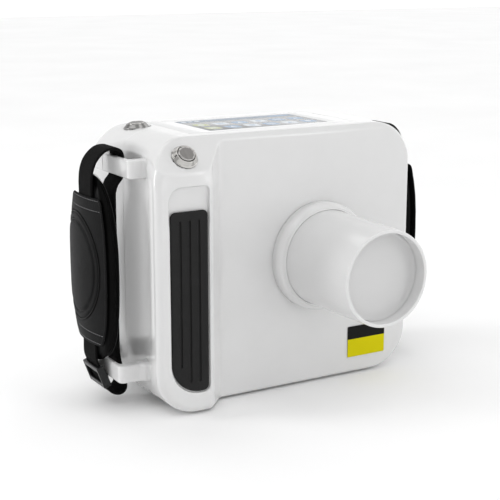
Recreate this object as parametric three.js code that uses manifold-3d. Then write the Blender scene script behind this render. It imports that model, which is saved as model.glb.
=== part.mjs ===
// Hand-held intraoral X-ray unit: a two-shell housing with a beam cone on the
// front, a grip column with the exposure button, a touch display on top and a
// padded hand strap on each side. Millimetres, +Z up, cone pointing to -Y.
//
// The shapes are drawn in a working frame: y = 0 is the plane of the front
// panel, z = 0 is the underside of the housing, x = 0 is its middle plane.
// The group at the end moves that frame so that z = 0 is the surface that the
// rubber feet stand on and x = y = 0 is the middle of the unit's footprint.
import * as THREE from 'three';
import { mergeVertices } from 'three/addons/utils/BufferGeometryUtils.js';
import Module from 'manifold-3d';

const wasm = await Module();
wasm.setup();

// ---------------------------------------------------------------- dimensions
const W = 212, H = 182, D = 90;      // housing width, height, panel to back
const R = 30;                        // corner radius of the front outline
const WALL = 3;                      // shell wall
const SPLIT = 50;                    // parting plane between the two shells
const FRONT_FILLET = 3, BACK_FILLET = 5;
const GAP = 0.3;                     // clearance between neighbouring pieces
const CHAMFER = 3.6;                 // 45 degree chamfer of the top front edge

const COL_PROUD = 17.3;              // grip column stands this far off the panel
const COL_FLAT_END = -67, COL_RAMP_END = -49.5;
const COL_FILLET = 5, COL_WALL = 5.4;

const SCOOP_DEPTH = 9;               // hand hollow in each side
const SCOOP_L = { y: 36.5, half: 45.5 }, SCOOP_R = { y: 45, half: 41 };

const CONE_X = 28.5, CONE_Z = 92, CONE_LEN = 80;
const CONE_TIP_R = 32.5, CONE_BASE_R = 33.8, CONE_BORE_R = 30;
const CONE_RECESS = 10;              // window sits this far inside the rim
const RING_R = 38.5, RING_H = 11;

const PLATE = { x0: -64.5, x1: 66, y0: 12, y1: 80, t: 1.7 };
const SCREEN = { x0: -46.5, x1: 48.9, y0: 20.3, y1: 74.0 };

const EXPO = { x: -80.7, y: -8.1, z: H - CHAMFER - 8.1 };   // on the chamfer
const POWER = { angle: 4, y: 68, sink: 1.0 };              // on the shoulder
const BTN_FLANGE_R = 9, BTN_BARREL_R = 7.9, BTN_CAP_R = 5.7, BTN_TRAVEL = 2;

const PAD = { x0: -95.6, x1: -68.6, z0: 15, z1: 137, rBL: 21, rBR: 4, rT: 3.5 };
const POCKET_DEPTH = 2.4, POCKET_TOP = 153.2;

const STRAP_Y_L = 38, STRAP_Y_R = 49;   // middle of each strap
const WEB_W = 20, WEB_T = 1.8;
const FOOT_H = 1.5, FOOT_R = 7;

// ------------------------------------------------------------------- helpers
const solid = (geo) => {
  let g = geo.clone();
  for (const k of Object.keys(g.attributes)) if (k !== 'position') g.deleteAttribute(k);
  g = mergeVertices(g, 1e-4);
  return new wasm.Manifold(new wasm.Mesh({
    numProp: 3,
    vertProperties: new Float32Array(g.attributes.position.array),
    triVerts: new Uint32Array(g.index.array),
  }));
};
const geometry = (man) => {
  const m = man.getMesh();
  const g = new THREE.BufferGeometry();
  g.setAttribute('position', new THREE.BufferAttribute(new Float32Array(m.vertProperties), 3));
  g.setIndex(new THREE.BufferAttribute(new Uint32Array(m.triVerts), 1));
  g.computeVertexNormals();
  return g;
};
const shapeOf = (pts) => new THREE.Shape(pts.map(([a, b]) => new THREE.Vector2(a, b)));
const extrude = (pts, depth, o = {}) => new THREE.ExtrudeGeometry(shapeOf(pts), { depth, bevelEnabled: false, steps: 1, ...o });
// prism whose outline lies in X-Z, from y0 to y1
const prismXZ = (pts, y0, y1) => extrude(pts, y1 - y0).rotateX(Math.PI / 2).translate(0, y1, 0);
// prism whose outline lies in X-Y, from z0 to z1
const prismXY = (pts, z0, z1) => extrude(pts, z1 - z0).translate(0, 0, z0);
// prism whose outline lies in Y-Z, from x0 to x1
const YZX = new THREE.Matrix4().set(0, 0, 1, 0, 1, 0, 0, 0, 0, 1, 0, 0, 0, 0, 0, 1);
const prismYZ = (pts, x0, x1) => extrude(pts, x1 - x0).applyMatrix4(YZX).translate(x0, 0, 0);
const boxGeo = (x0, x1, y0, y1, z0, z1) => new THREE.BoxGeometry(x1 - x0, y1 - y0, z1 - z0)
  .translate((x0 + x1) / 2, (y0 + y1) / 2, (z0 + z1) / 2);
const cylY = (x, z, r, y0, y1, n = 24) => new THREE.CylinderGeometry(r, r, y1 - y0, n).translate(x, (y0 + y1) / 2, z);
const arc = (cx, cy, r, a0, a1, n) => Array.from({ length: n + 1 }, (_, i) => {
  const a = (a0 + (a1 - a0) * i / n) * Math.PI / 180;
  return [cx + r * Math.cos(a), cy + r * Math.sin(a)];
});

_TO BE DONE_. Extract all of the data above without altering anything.

_WRITTEN REPLY_.
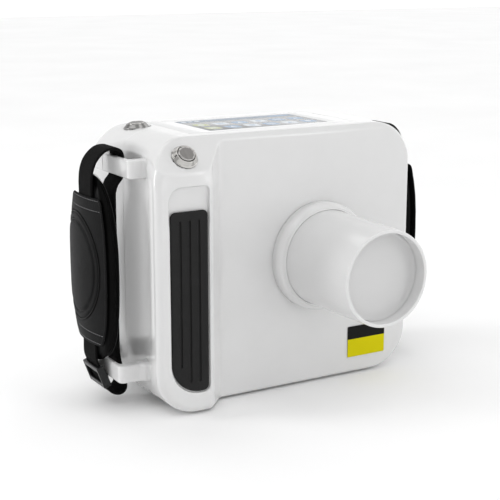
Recreate this object as parametric three.js code that uses manifold-3d. Then write the Blender scene script behind this render. It imports that model, which is saved as model.glb.
=== part.mjs ===
// Hand-held intraoral X-ray unit: a two-shell housing with a beam cone on the
// front, a grip column with the exposure button, a touch display on top and a
// padded hand strap on each side. Millimetres, +Z up, cone pointing to -Y.
//
// The shapes are drawn in a working frame: y = 0 is the plane of the front
// panel, z = 0 is the underside of the housing, x = 0 is its middle plane.
// The group at the end moves that frame so that z = 0 is the surface that the
// rubber feet stand on and x = y = 0 is the middle of the unit's footprint.
import * as THREE from 'three';
import { mergeVertices } from 'three/addons/utils/BufferGeometryUtils.js';
import Module from 'manifold-3d';

const wasm = await Module();
wasm.setup();

// ---------------------------------------------------------------- dimensions
const W = 212, H = 182, D = 90;      // housing width, height, panel to back
const R = 30;                        // corner radius of the front outline
const WALL = 3;                      // shell wall
const SPLIT = 50;                    // parting plane between the two shells
const FRONT_FILLET = 3, BACK_FILLET = 5;
const GAP = 0.3;                     // clearance between neighbouring pieces
const CHAMFER = 3.6;                 // 45 degree chamfer of the top front edge

const COL_PROUD = 17.3;              // grip column stands this far off the panel
const COL_FLAT_END = -67, COL_RAMP_END = -49.5;
const COL_FILLET = 5, COL_WALL = 5.4;

const SCOOP_DEPTH = 9;               // hand hollow in each side
const SCOOP_L = { y: 36.5, half: 45.5 }, SCOOP_R = { y: 45, half: 41 };

const CONE_X = 28.5, CONE_Z = 92, CONE_LEN = 80;
const CONE_TIP_R = 32.5, CONE_BASE_R = 33.8, CONE_BORE_R = 30;
const CONE_RECESS = 10;              // window sits this far inside the rim
const RING_R = 38.5, RING_H = 11;

const PLATE = { x0: -64.5, x1: 66, y0: 12, y1: 80, t: 1.7 };
const SCREEN = { x0: -46.5, x1: 48.9, y0: 20.3, y1: 74.0 };

const EXPO = { x: -80.7, y: -8.1, z: H - CHAMFER - 8.1 };   // on the chamfer
const POWER = { angle: 4, y: 68, sink: 1.0 };              // on the shoulder
const BTN_FLANGE_R = 9, BTN_BARREL_R = 7.9, BTN_CAP_R = 5.7, BTN_TRAVEL = 2;

const PAD = { x0: -95.6, x1: -68.6, z0: 15, z1: 137, rBL: 21, rBR: 4, rT: 3.5 };
const POCKET_DEPTH = 2.4, POCKET_TOP = 153.2;

const STRAP_Y_L = 38, STRAP_Y_R = 49;   // middle of each strap
const WEB_W = 20, WEB_T = 1.8;
const FOOT_H = 1.5, FOOT_R = 7;

// ------------------------------------------------------------------- helpers
const solid = (geo) => {
  let g = geo.clone();
  for (const k of Object.keys(g.attributes)) if (k !== 'position') g.deleteAttribute(k);
  g = mergeVertices(g, 1e-4);
  return new wasm.Manifold(new wasm.Mesh({
    numProp: 3,
    vertProperties: new Float32Array(g.attributes.position.array),
    triVerts: new Uint32Array(g.index.array),
  }));
};
const geometry = (man) => {
  const m = man.getMesh();
  const g = new THREE.BufferGeometry();
  g.setAttribute('position', new THREE.BufferAttribute(new Float32Array(m.vertProperties), 3));
  g.setIndex(new THREE.BufferAttribute(new Uint32Array(m.triVerts), 1));
  g.computeVertexNormals();
  return g;
};
const shapeOf = (pts) => new THREE.Shape(pts.map(([a, b]) => new THREE.Vector2(a, b)));
const extrude = (pts, depth, o = {}) => new THREE.ExtrudeGeometry(shapeOf(pts), { depth, bevelEnabled: false, steps: 1, ...o });
// prism whose outline lies in X-Z, from y0 to y1
const prismXZ = (pts, y0, y1) => extrude(pts, y1 - y0).rotateX(Math.PI / 2).translate(0, y1, 0);
// prism whose outline lies in X-Y, from z0 to z1
const prismXY = (pts, z0, z1) => extrude(pts, z1 - z0).translate(0, 0, z0);
// prism whose outline lies in Y-Z, from x0 to x1
const YZX = new THREE.Matrix4().set(0, 0, 1, 0, 1, 0, 0, 0, 0, 1, 0, 0, 0, 0, 0, 1);
const prismYZ = (pts, x0, x1) => extrude(pts, x1 - x0).applyMatrix4(YZX).translate(x0, 0, 0);
const boxGeo = (x0, x1, y0, y1, z0, z1) => new THREE.BoxGeometry(x1 - x0, y1 - y0, z1 - z0)
  .translate((x0 + x1) / 2, (y0 + y1) / 2, (z0 + z1) / 2);
const cylY = (x, z, r, y0, y1, n = 24) => new THREE.CylinderGeometry(r, r, y1 - y0, n).translate(x, (y0 + y1) / 2, z);
const arc = (cx, cy, r, a0, a1, n) => Array.from({ length: n + 1 }, (_, i) => {
  const a = (a0 + (a1 - a0) * i / n) * Math.PI / 180;
  return [cx + r * Math.cos(a), cy + r * Math.sin(a)];
});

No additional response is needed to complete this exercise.